--- Record excerpts ---
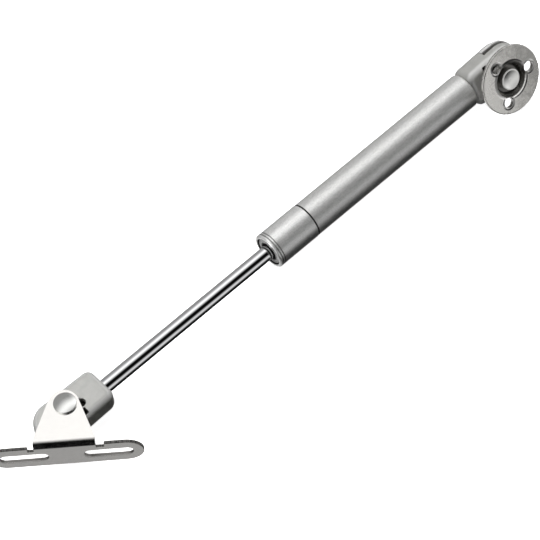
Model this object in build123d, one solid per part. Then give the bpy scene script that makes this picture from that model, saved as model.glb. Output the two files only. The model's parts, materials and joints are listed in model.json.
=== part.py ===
from build123d import *
from math import atan2, cos, radians, sin, sqrt
import os

# Lid stay: a 6/15 gas spring with a ball socket moulded on each end. The rod's socket snaps on a ball
# stud riveted to a slotted lid plate, the tube's socket on one riveted to a round wall flange.
# Millimetres, +Z up. Origin: centre of the lid plate's mounting face. X runs along the plate, the
# mounting face looks along -Y, and the lid ball stud points along +Z.
# Strut frame: origin at the lid ball, +Z along the strut towards the wall end, +X towards the plate's ear.
# Socket frame: origin at the ball, +X towards the strut, +Z towards the bracket.

# --- lid plate: one folded sheet, a slotted plate with an ear ---
plate_len = 58.4
plate_w = 13.8
plate_t = 1.2
plate_corner_r = 6.8
plate_edge_r = 0.3
slot_len = 18.7
slot_w = 5.0
slot_pitch = 31.9
ball_height = 17.2          # mounting face to the lid ball
ball_drop = 1.3             # plate's middle line down to the lid ball
ear_base_w = 23.3
ear_top_r = 6.0
stud_shift = 0.7            # stud from the plate's middle, along it
bend_inner_r = 1.6
relief_span = 28.8          # over the far sides of the two relief notches
relief_shift = 0.4          # notches' middle from the plate's
relief_depth = 2.4

# --- strut pose ---
strut_angle = 40.0          # from the plate's length
wall_twist = 62.5           # wall stud about the strut, from the lid stud

# --- gas spring ---
tube_d = 15.0
tube_wall = 1.0
tube_end_t = 2.0
tube_end_r = 1.2
seam_chamfer = 0.4
collar_d = 15.2
collar_len = 20.4
collar_bore_d = 12.4
collar_seat_depth = 15.0
collar_chamfer = 0.5
collar_groove_w = 0.5
collar_groove_depth = 0.25
collar_groove_pitch = 1.1
collar_groove_count = 2
spigot_len = 3.0
spigot_bore_d = 9.6
rod_d = 6.0
rod_shown = 85.2
stroke = 70.0
rod_thread_len = 8.6
rod_tail_d = 3.6
rod_tail_shown = 0.5

# --- guide stack in the collar, from the front ---
guide_recess = 0.4
guide_len = 8.4
guide_chamfer = 0.5
wiper_seat_d = 7.6
wiper_seat_depth = 2.6
wiper_len = 1.8
wiper_taper = 0.6           # length of the wiper's sloped lip
seal_len = 3.6
seal_lip_t = 0.6            # lip's wall round the rod
seal_lip_groove_d = 8.4
seal_lip_depth = 1.6

# --- piston ---
buffer_len = 2.0
buffer_d = 11.0
buffer_edge = 0.5
piston_len = 5.0
piston_d = 12.6
ring_w = 1.6
ring_depth = 1.3
orifice_d = 1.0
orifice_count = 3
orifice_pitch_d = 8.2
washer_t = 0.8
washer_d = 9.0
nut_flats = 7.0
nut_t = 2.2

# --- ball sockets ---
ball_d = 8.0
head_w = 17.1               # across the nose
head_end_w = 15.8           # across the strut end
head_top = 6.4              # ball to the face beside the bracket
nose_reach = 14.5
rod_head_reach = 17.5
tube_head_reach = 12.8
head_edge_r = 2.8
head_corner_r = 3.2
mouth_d = 7.4
mouth_chamfer = 0.6
window_hole_d = 3.8
window_x = 5.5
window_y = -2.0
notch_x = 4.3
notch_w = 2.0
notch_inner_y = -4.3
notch_outer_y = -7.1
window_depth = 3.6
stub_d = 6.0
stub_len = 4.6

# --- retaining clips: a sprung band low in a channel round the nose, hooked into both flanks ---
channel_w = 3.4
clip_t = 0.6
clip_w = 1.5
clip_proud = 0.4            # band's face beyond the head's
clip_leg_end = 0.4          # legs stop this far short of the ball's middle
clip_hook = 1.8             # how far the hooked ends reach in from the flank
clip_side_gap = 0.3

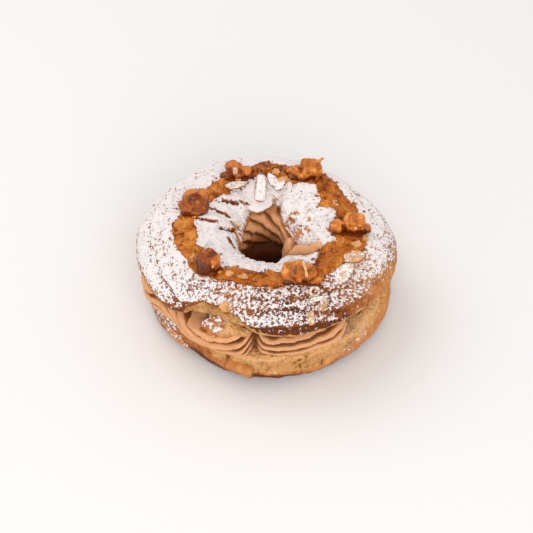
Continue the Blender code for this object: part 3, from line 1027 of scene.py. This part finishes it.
def lid_crumb(azimuth, arc, place):
    """1 where the lid shows crumb, at its cut rim and where that broke away."""
    edge = around(LID_TORN_ARC_MM, azimuth)
    edge += min(1.0, edge / 6) * (1.5 * lumps(place, 4.5, 61) + 0.7 * lumps(place, 1.8, 62))
    return 1 - smooth(-0.35, 0.35, arc - edge)


def shelf_drift(place, fine):
    """How far the shelves' edges wander, in millimetres of arc."""
    return 0.9 * lumps(place, 8, 71) + fine * lumps(place, 2.4, 72)


def lid_shelves(azimuth, arc, place):
    """The lift of the nozzle's shelves: proud above an edge and sunk under it."""
    drift = shelf_drift(place, 0.35)
    lift = 0.0
    for edge, strength in LID_SHELVES:
        above = arc - around(edge, azimuth) + drift
        step = math.tanh(above / SHELF_EDGE_MM)
        lift += around(strength, azimuth) * step * math.exp(-abs(above) / SHELF_FADE_MM)
    return lift


def lid_inside(azimuth, place):
    """1 inside the praline band and 0 under and outside it."""
    radius = math.hypot(place.x - AXIS.x, place.y - AXIS.y) / MM
    return 1 - smooth(-1.0, 2.5, radius - around(BAND_INNER_MM, azimuth))


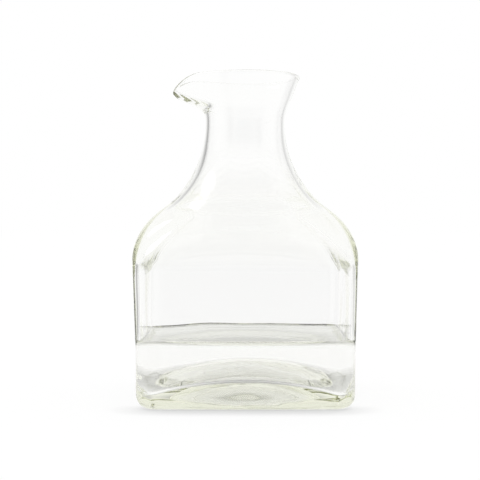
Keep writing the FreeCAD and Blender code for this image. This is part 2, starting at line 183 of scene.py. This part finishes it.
def shoulderRings(sizes):  # an arc, a straight stretch and an arc the other way, rounder as they narrow
    rise, inward = form["neckHeight"] - sizes["start"], sizes["half"] - sizes["neck"]
    lean = form["shoulderSweep"] * math.atan(inward / rise)
    both = (rise * math.sin(lean) - inward * math.cos(lean)) / (1 - math.cos(lean))
    waist = both - sizes["bend"]
    outline = []
    for turn in spread(0, lean, ringsOver["shoulder"]):
        outline.append((sizes["half"] - sizes["bend"] * (1 - math.cos(turn)),
                        sizes["start"] + sizes["bend"] * math.sin(turn)))
    last = (sizes["neck"] + waist * (1 - math.cos(lean)), form["neckHeight"] - waist * math.sin(lean))
    start = outline[-1]
    for share in spread(0, 1, ringsOver["slope"])[1:-1]:
        outline.append((start[0] + (last[0] - start[0]) * share, start[1] + (last[1] - start[1]) * share))
    for turn in spread(lean, 0, ringsOver["neck"]):
        outline.append((sizes["neck"] + waist * (1 - math.cos(turn)),
                        form["neckHeight"] - waist * math.sin(turn)))
    rings = []
    for half, height in outline:
        share = (sizes["half"] - half) / inward
        corner = half * (sizes["corner"] / sizes["half"] * (1 - share) + share)
        bow = form["bow"] + (form["roundBow"] - form["bow"]) * share
        rings.append(squareRing(half, corner, height, bow))
    return rings


def mouthRadius(sizes, above):  # the round mouth, at a height above the narrowest part of the neck
    lean = math.radians(form["mouthLean"])
    bendTop = sizes["mouthBend"] * math.sin(lean)
    turned = min(max(above - form["neckStraight"], 0), bendTop)
    radius = sizes["neck"] + sizes["mouthBend"] - math.sqrt(sizes["mouthBend"] ** 2 - turned ** 2)
    return radius + max(above - form["neckStraight"] - bendTop, 0) * math.tan(lean)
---
What you should do: Reproduce each entry word for word.

Result:
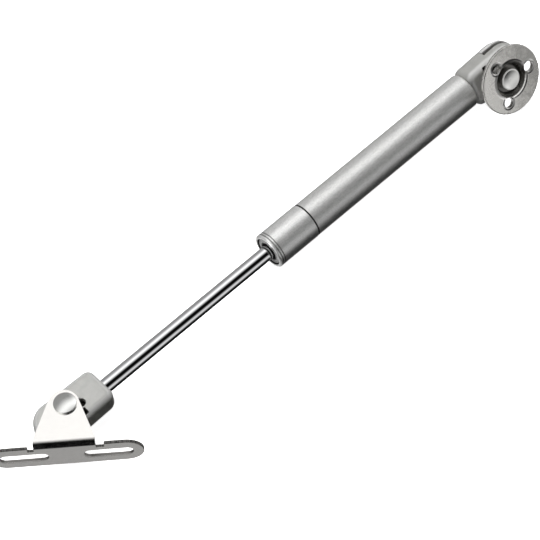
Model this object in build123d, one solid per part. Then give the bpy scene script that makes this picture from that model, saved as model.glb. Output the two files only. The model's parts, materials and joints are listed in model.json.
=== part.py ===
from build123d import *
from math import atan2, cos, radians, sin, sqrt
import os

# Lid stay: a 6/15 gas spring with a ball socket moulded on each end. The rod's socket snaps on a ball
# stud riveted to a slotted lid plate, the tube's socket on one riveted to a round wall flange.
# Millimetres, +Z up. Origin: centre of the lid plate's mounting face. X runs along the plate, the
# mounting face looks along -Y, and the lid ball stud points along +Z.
# Strut frame: origin at the lid ball, +Z along the strut towards the wall end, +X towards the plate's ear.
# Socket frame: origin at the ball, +X towards the strut, +Z towards the bracket.

# --- lid plate: one folded sheet, a slotted plate with an ear ---
plate_len = 58.4
plate_w = 13.8
plate_t = 1.2
plate_corner_r = 6.8
plate_edge_r = 0.3
slot_len = 18.7
slot_w = 5.0
slot_pitch = 31.9
ball_height = 17.2          # mounting face to the lid ball
ball_drop = 1.3             # plate's middle line down to the lid ball
ear_base_w = 23.3
ear_top_r = 6.0
stud_shift = 0.7            # stud from the plate's middle, along it
bend_inner_r = 1.6
relief_span = 28.8          # over the far sides of the two relief notches
relief_shift = 0.4          # notches' middle from the plate's
relief_depth = 2.4

# --- strut pose ---
strut_angle = 40.0          # from the plate's length
wall_twist = 62.5           # wall stud about the strut, from the lid stud

# --- gas spring ---
tube_d = 15.0
tube_wall = 1.0
tube_end_t = 2.0
tube_end_r = 1.2
seam_chamfer = 0.4
collar_d = 15.2
collar_len = 20.4
collar_bore_d = 12.4
collar_seat_depth = 15.0
collar_chamfer = 0.5
collar_groove_w = 0.5
collar_groove_depth = 0.25
collar_groove_pitch = 1.1
collar_groove_count = 2
spigot_len = 3.0
spigot_bore_d = 9.6
rod_d = 6.0
rod_shown = 85.2
stroke = 70.0
rod_thread_len = 8.6
rod_tail_d = 3.6
rod_tail_shown = 0.5

# --- guide stack in the collar, from the front ---
guide_recess = 0.4
guide_len = 8.4
guide_chamfer = 0.5
wiper_seat_d = 7.6
wiper_seat_depth = 2.6
wiper_len = 1.8
wiper_taper = 0.6           # length of the wiper's sloped lip
seal_len = 3.6
seal_lip_t = 0.6            # lip's wall round the rod
seal_lip_groove_d = 8.4
seal_lip_depth = 1.6

# --- piston ---
buffer_len = 2.0
buffer_d = 11.0
buffer_edge = 0.5
piston_len = 5.0
piston_d = 12.6
ring_w = 1.6
ring_depth = 1.3
orifice_d = 1.0
orifice_count = 3
orifice_pitch_d = 8.2
washer_t = 0.8
washer_d = 9.0
nut_flats = 7.0
nut_t = 2.2

# --- ball sockets ---
ball_d = 8.0
head_w = 17.1               # across the nose
head_end_w = 15.8           # across the strut end
head_top = 6.4              # ball to the face beside the bracket
nose_reach = 14.5
rod_head_reach = 17.5
tube_head_reach = 12.8
head_edge_r = 2.8
head_corner_r = 3.2
mouth_d = 7.4
mouth_chamfer = 0.6
window_hole_d = 3.8
window_x = 5.5
window_y = -2.0
notch_x = 4.3
notch_w = 2.0
notch_inner_y = -4.3
notch_outer_y = -7.1
window_depth = 3.6
stub_d = 6.0
stub_len = 4.6

# --- retaining clips: a sprung band low in a channel round the nose, hooked into both flanks ---
channel_w = 3.4
clip_t = 0.6
clip_w = 1.5
clip_proud = 0.4            # band's face beyond the head's
clip_leg_end = 0.4          # legs stop this far short of the ball's middle
clip_hook = 1.8             # how far the hooked ends reach in from the flank
clip_side_gap = 0.3

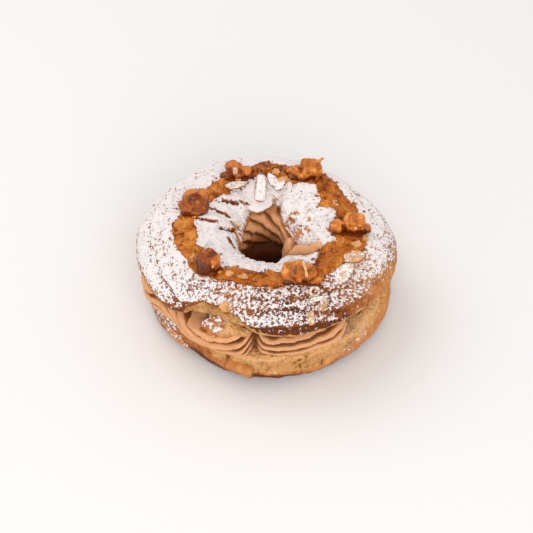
Continue the Blender code for this object: part 3, from line 1027 of scene.py. This part finishes it.
def lid_crumb(azimuth, arc, place):
    """1 where the lid shows crumb, at its cut rim and where that broke away."""
    edge = around(LID_TORN_ARC_MM, azimuth)
    edge += min(1.0, edge / 6) * (1.5 * lumps(place, 4.5, 61) + 0.7 * lumps(place, 1.8, 62))
    return 1 - smooth(-0.35, 0.35, arc - edge)


def shelf_drift(place, fine):
    """How far the shelves' edges wander, in millimetres of arc."""
    return 0.9 * lumps(place, 8, 71) + fine * lumps(place, 2.4, 72)


def lid_shelves(azimuth, arc, place):
    """The lift of the nozzle's shelves: proud above an edge and sunk under it."""
    drift = shelf_drift(place, 0.35)
    lift = 0.0
    for edge, strength in LID_SHELVES:
        above = arc - around(edge, azimuth) + drift
        step = math.tanh(above / SHELF_EDGE_MM)
        lift += around(strength, azimuth) * step * math.exp(-abs(above) / SHELF_FADE_MM)
    return lift


def lid_inside(azimuth, place):
    """1 inside the praline band and 0 under and outside it."""
    radius = math.hypot(place.x - AXIS.x, place.y - AXIS.y) / MM
    return 1 - smooth(-1.0, 2.5, radius - around(BAND_INNER_MM, azimuth))


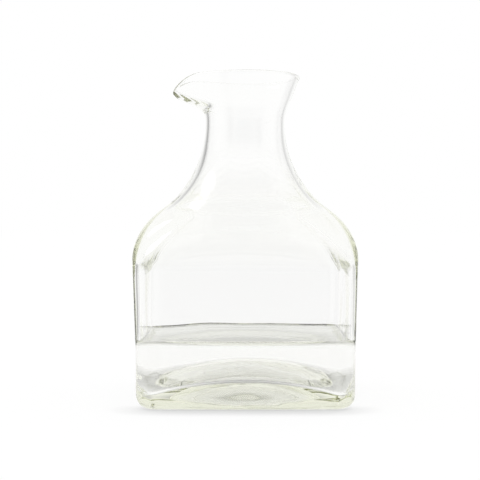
Keep writing the FreeCAD and Blender code for this image. This is part 2, starting at line 183 of scene.py. This part finishes it.
def shoulderRings(sizes):  # an arc, a straight stretch and an arc the other way, rounder as they narrow
    rise, inward = form["neckHeight"] - sizes["start"], sizes["half"] - sizes["neck"]
    lean = form["shoulderSweep"] * math.atan(inward / rise)
    both = (rise * math.sin(lean) - inward * math.cos(lean)) / (1 - math.cos(lean))
    waist = both - sizes["bend"]
    outline = []
    for turn in spread(0, lean, ringsOver["shoulder"]):
        outline.append((sizes["half"] - sizes["bend"] * (1 - math.cos(turn)),
                        sizes["start"] + sizes["bend"] * math.sin(turn)))
    last = (sizes["neck"] + waist * (1 - math.cos(lean)), form["neckHeight"] - waist * math.sin(lean))
    start = outline[-1]
    for share in spread(0, 1, ringsOver["slope"])[1:-1]:
        outline.append((start[0] + (last[0] - start[0]) * share, start[1] + (last[1] - start[1]) * share))
    for turn in spread(lean, 0, ringsOver["neck"]):
        outline.append((sizes["neck"] + waist * (1 - math.cos(turn)),
                        form["neckHeight"] - waist * math.sin(turn)))
    rings = []
    for half, height in outline:
        share = (sizes["half"] - half) / inward
        corner = half * (sizes["corner"] / sizes["half"] * (1 - share) + share)
        bow = form["bow"] + (form["roundBow"] - form["bow"]) * share
        rings.append(squareRing(half, corner, height, bow))
    return rings


def mouthRadius(sizes, above):  # the round mouth, at a height above the narrowest part of the neck
    lean = math.radians(form["mouthLean"])
    bendTop = sizes["mouthBend"] * math.sin(lean)
    turned = min(max(above - form["neckStraight"], 0), bendTop)
    radius = sizes["neck"] + sizes["mouthBend"] - math.sqrt(sizes["mouthBend"] ** 2 - turned ** 2)
    return radius + max(above - form["neckStraight"] - bendTop, 0) * math.tan(lean)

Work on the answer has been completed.